Report Card on School Dropouts: Progress Made; Challenges Ahead
Posted By The Editors | December 15th, 2010 | Category: Education | No Comments » Print This PostBy The Editors
In the last decade, a coalition of public school educators, parents and civic activists across the country have charted substantial progress in deterring tens of thousands of students from dropping out of high school, according to a newly-published study.
Among other things, that produced 120,000 more high school graduates in 2008 than in 2001 (holding population constant) – a result fueled by overall graduation-rate increases in 29 states and significant graduation-rate increases among African-American, Latino-American and Native-American pupils.
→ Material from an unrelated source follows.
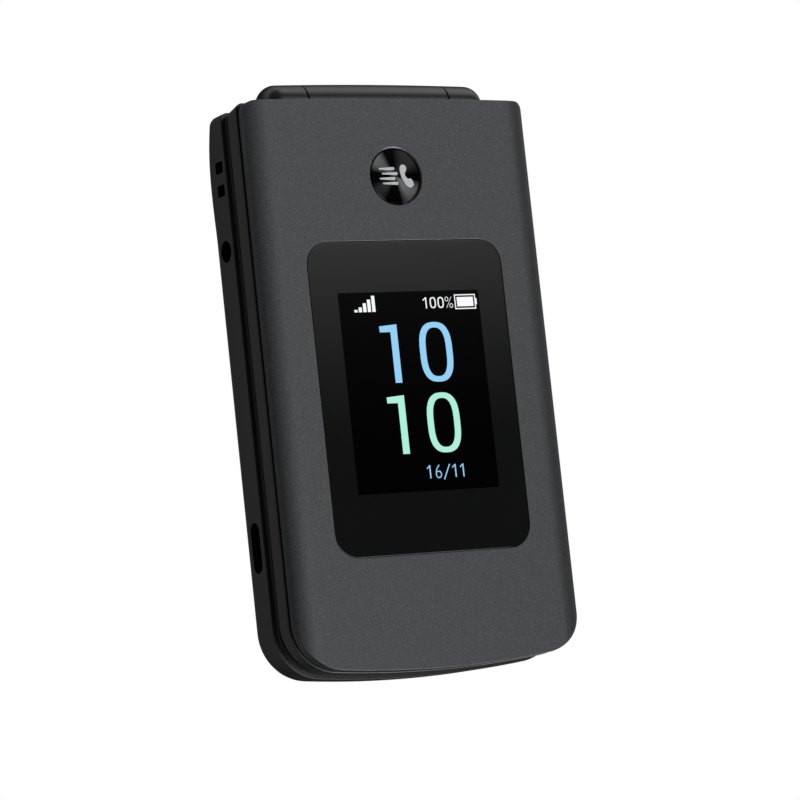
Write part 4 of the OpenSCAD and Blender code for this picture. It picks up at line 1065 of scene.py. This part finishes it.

It also resulted in the closing of more than 200 “dropout factories” – high schools that fail to graduate 40 percent or more of their students, giving the 400,000 students who would have attended them a better chance to earn a diploma.
These successes in pushing the national high school graduation rate from 72 percent in 2001 to 75 percent in 2008 show that the U.S. “is turning a corner on meeting the high school dropout epidemic,” write Colin and Alma Powell in introducing the report, Building a Grad Nation: Progress and Challenge in Ending the High School Dropout Epidemic.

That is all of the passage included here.